In my latest game for them they had so few bowlers that I had to contribute a full nine overs and managed a maiden which is even more rare than a wicket. If you come on early the batsman thinks you must be reasonable and treats your rubbish with even more respect than normal. He stands there terrified that you are suddenly going to do something with the ball. Little does he know

In this game we managed to get only seven of them out and I took 4 for 19. I bowled their top scorer who wandered off with a smile saying to me. “You turned that up the hill.”   I smiled back, assuming he was rehearsing his defence for the dressing-room.

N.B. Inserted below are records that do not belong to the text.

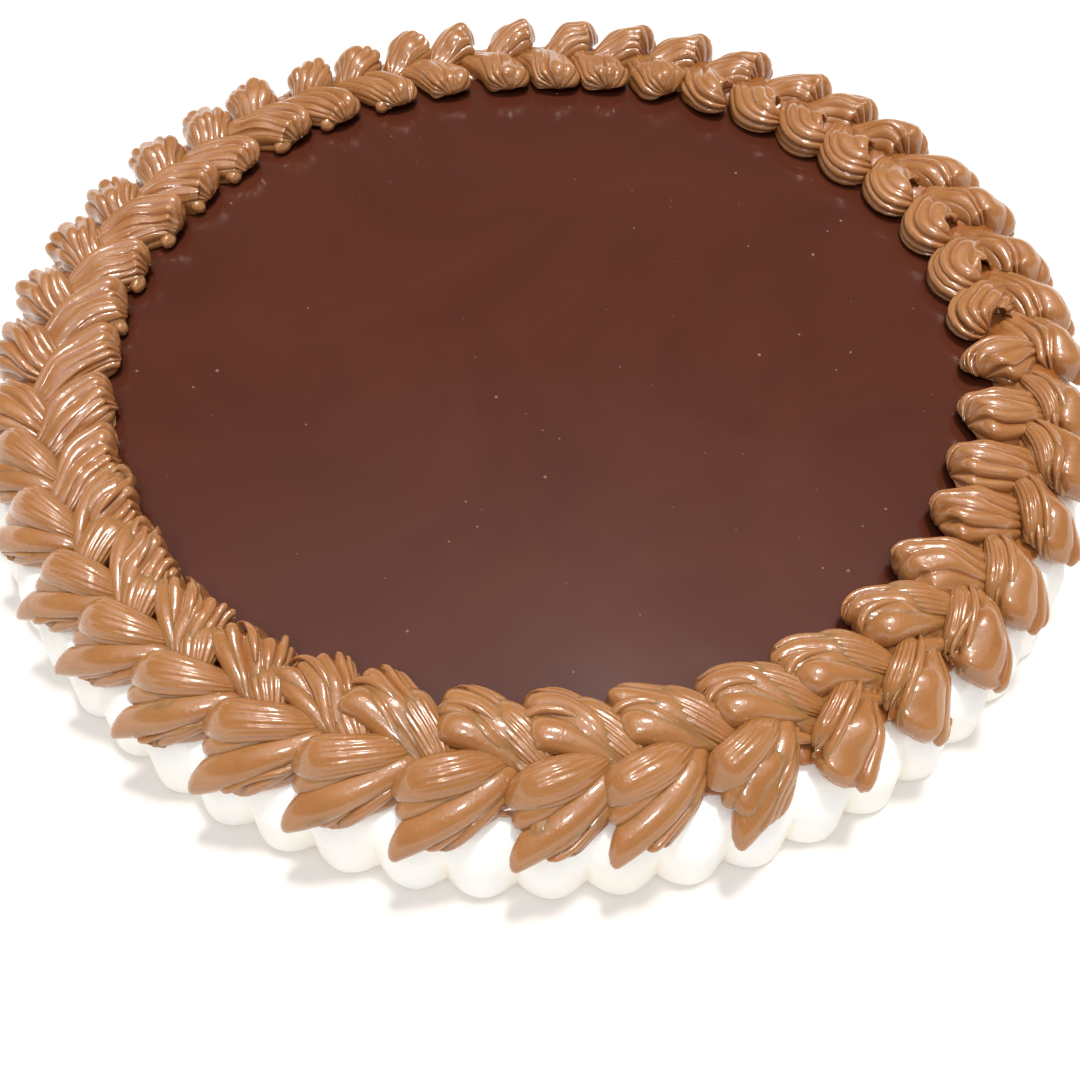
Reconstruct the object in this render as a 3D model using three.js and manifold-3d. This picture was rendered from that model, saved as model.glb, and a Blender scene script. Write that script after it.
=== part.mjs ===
// A round cake: a pale fluted case with sloping sides, a disc of chocolate glaze on top, and a
// thick braid of piped caramel round the edge, in two rows of shells whose tails meet in the middle.
import * as THREE from "three";
import { mergeVertices } from "three/addons/utils/BufferGeometryUtils.js";
import Module from "manifold-3d";

// Driving dimensions, in millimetres and degrees
const CASE_RADIUS = 140; // over the flutes, at the bottom
const CASE_HEIGHT = 21;
const TOP_RADIUS = 123; // flat top of the case, under the braid
const FLUTES = 62;
const FLUTE_DEPTH = 3.6;
const FLUTE_FACETS = 5;
const FLUTE_START = -88.84; // angle of one crest
const GLAZE_RADIUS = 117;
const GLAZE_THICKNESS = 2.4;
const GLAZE_SIDES = 72;
const GAP = 0.3; // clearance between touching pieces
const BRAID_RADIUS = 121.5; // circle on which the tails of both rows end
const SHELL_LENGTH = 9.5; // degrees round the cake, from head to tail
const SHELL_WIDTH = 17.5;
const SHELL_HEIGHT = 10;
const STATIONS = [0, 0.22, 0.6]; // sections of a shell, as shares of its length from the head
const WIDEST = 0.3; // where a round shell is widest and highest, as a share of its length
const TAIL_SIZE = 0.5; // of a round shell's width and height
const TAIL_END = 2; // height of the tail's end
const KEEL = 2; // how far a shell reaches into what it lies on
const RIDGES = 4; // along each shell, from the teeth of the nozzle
const RIDGE_DEPTH = 0.22; // of the shell's radius
const FINGER = 2; // how far the ridges of a fan run out beyond its grooves
const OVERHANG_DROP = 3; // how far an outer head sinks over the shoulder of the case
const CORE = { inner: 115, outer: 127, top: 5.5 }; // packed caramel under the shells
const UNEVEN = { angle: 0.8, reach: 0.7, size: 0.06 }; // how much the shells differ

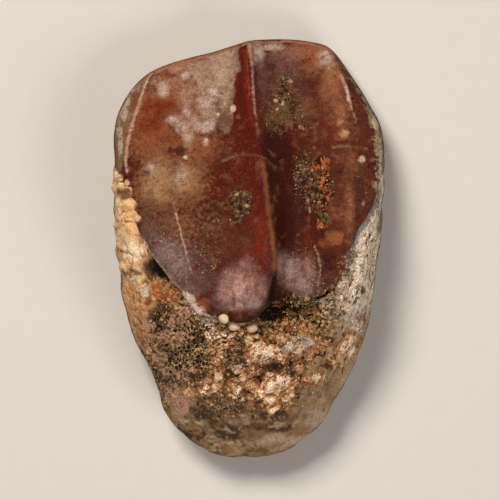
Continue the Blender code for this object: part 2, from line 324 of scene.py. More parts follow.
# %% Lines of the relief, in pixels of the photograph
KEEL = [
    (249.5, 45), (252, 70), (253, 95), (256.5, 128), (262, 160), (266, 190), (268.5, 215), (272.5, 240),
    (274, 262), (274, 285),
]
LEFT_MARGIN = [
    (151, 72), (147, 80), (143.5, 90), (139.5, 105), (134, 120), (129, 140), (126.5, 160), (128, 172),
]
RIGHT_MARGIN = [
    (338, 66), (341, 75), (346.5, 90), (350, 105), (355, 121), (358, 145), (355, 180), (352, 205),
    (347, 240),
]
LEFT_FOLD = [(174, 203), (177.5, 215), (182.5, 235), (188, 255), (192, 271)]
RIGHT_FOLD = [(306, 195), (309, 213), (307, 232), (311, 248), (317, 260), (319, 270), (314, 289)]
LOBE_FOLD = [(226, 271), (229, 282), (229, 294)]
TOP_EDGE = [(152, 67), (190, 56), (220, 49), (245, 40), (262, 38), (320, 41), (334, 49)]
NOTCH = [(274, 262), (274, 276), (273, 290), (270, 303)]
print("the keel runs over", round((KEEL[-1][1] - KEEL[0][1]) / PIXELS_PER_MM, 1), "mm")

# %% Steeper lip, finer crests
# How high the step at the enamel's edge is: x, height in millimetres
LIP_STEP = [
    (-9.9, 0.0), (-7.6, 0.0), (-7.0, 0.75), (-5.0, 0.9), (-3.5, 0.8), (-1.5, 0.7), (0.0, 1.0),
    (1.4, 1.7), (2.6, 1.7), (3.6, 1.2), (4.9, 0.8), (6.2, 0.45), (7.0, 0.12), (9.9, 0.05),
]
step = np.interp(x, *np.array(LIP_STEP).T)
lip = step * (ramp(-0.12, 0.12, beyond_edge) - ramp(-0.3, 0.3, beyond_edge)) * 0.8
banked_up = 0.45 * ramp(2.0, 3.4, x) * ramp(8.0, 6.0, x) * np.exp(-(((beyond_edge + 0.35) / 0.55) ** 2))
crests = (
    0.06 * line(KEEL, 2.6)
    + 0.06 * line(LEFT_MARGIN, 2.2)
    + 0.08 * line(RIGHT_MARGIN[:5], 2.0)
    + 0.03 * line(RIGHT_MARGIN[4:], 3.0)
    + 0.04 * line(LEFT_FOLD, 1.6)
    + 0.04 * line(RIGHT_FOLD, 2.0)
    + 0.03 * line(LOBE_FOLD, 2.0)
    - 0.14 * line(NOTCH[1:], 2.6)
)  # each number before a line is its height in millimetres
print("lip moves by up to", round(float(np.abs(lip).max()), 2), "mm")

# %% Where crusts and sediment lie
crust = enamel * patches([
    (284, 96, 9, 12, 0.85), (283, 80, 8, 5, 0.8), (300, 127, 6, 5, 0.6), (286, 116, 16, 7, 0.45),
    (268, 123, 5, 5, 0.6), (239, 205, 11, 14, 0.9), (219, 205, 6, 6, 0.55), (219, 223, 7, 4, 0.6),
    (236, 222, 6, 4, 0.6), (203, 249, 7, 6, 0.6), (215, 263, 5, 5, 0.6), (206, 268, 5, 4, 0.5),
    (166, 232, 6, 3, 0.6), (301, 172, 8, 18, 0.6), (316, 190, 10, 24, 0.8), (323, 218, 8, 12, 0.6),
    (326, 186, 7, 12, 0.55), (324, 297, 8, 5, 0.7),
], ragged=0.6)
orange_crust = enamel * patches([
    (320, 165, 8, 8, 1.0), (324, 176, 4, 6, 0.9), (319, 225, 4, 4, 0.8), (301, 128, 4, 4, 0.8),
    (314, 149, 2, 2, 0.9), (322, 204, 3, 9, 0.5), (322, 182, 5, 9, 0.85), (328, 196, 4, 6, 0.6),
])
under_lip = np.exp(-(((beyond_edge + 0.15) / 0.4) ** 2))
lip_sediment = faces_up * ramp(1.4, 2.2, x) * ramp(7.4, 6.4, x) * under_lip
honeycomb = root * patches([
    (188, 348, 28, 34, 1.0), (170, 380, 16, 20, 0.8), (222, 398, 24, 16, 0.5), (233, 352, 14, 12, 0.7),
])
foot = root * ramp(-9.8, -12.6, y + 0.8 * broad + 0.5 * medium)
right_side = root * ramp(4.6, 6.6, x + 0.3 * medium + 0.12 * (y + 6))
towards_left = x - 0.42 * np.minimum(0, y + 4) + 0.3 * medium
left_side = root * ramp(-5.8, -6.8, towards_left)
olive_side = root * faces_up * ramp(2.4, 4.6, x + 0.5 * broad) * ramp(-5.0, -8.0, y)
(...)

In another game for my village when I bowled really badly but took four wickets to win a game against Blue House, the opposition were seriously fed up and quite understandably. In fact as one of them left his frustration got the better of his sportsmanship. He hurled at me the words “you people who purport to spin the ball…”

This caused much hilarity among my team-mates (once they’d looked up “purport” in the dictionary) and they still talk about it to this day. I had tried to tell my unhappy Blue House opponent that I had never purported in my life but he was already in his car.

All the time this is happening I have to keep playing. Last season after four overs against Chiddingstone I had 4 for 5 including a wicket maiden and a double wicket maiden. The captain wanted to take me off but I pleaded that I had never had a “five for” for Bells Yew Green. I still haven’t. They found me out and hit 21 off the next two overs.

So you see, Min, all this trying to spin and turn is not getting you back in the England squad. And it’s not as if you haven’t watched my action. Let me take you back to Hextable in 1991 during Mark Benson’s Benefit. I’ve taken the scorecard down from my downstairs toilet to remind you.

Hextable v Mark Benson’s Kent XI



T Ward b Bates  108
A Igglesden  b Knox14
N Llong c Haynes b Clawley1
M Patel  c Priceb P Chitty 1
M Ealham b P Chitty1
M Benson c Priceb Boddy 14
B Bevan b Boddy     0
*N Taylor  b Knox43
S Marsh st Martinb Boddy11
R Ellison not   out22
D Brimson not   out14
   TOTAL 244


Bowling: Boddy 3 for 46


*I Martinc Taylor b Bevan18
P Chittyc Taylor b Marsh 13
M Ward b Bevan14
K Haynes b Ealham7
W Chittyc Taylorb Bevan  6
S Pricec Bensonb Bevan12
E Bates b Bevan7
D Knoxc Brimsonb Bevan6
M Boddy c Marshb Ealham3
J Clewley not   out   0
D Chitty  b Bevan16
     TOTAL    106 


Bowling: Bevan 7 for 49; Patel 0 for 10

I have to ask, Min, having watched me, did you learn nothing? You tried to turn every ball and I think the figures above speak for themselves. And what about the following year when we bowled them out twice and I took 5 for 21 and 6 for 48? I have to ask you again, Min. In those three innings did you ever see me try and turn a single ball?

This season, Min, I hope that you manage to get some turn – many people turning up for your benefit functions. It’s been great to know you as a mate for all these years not to mention your appearances as my bowling partner. It was good of you to make up the numbers.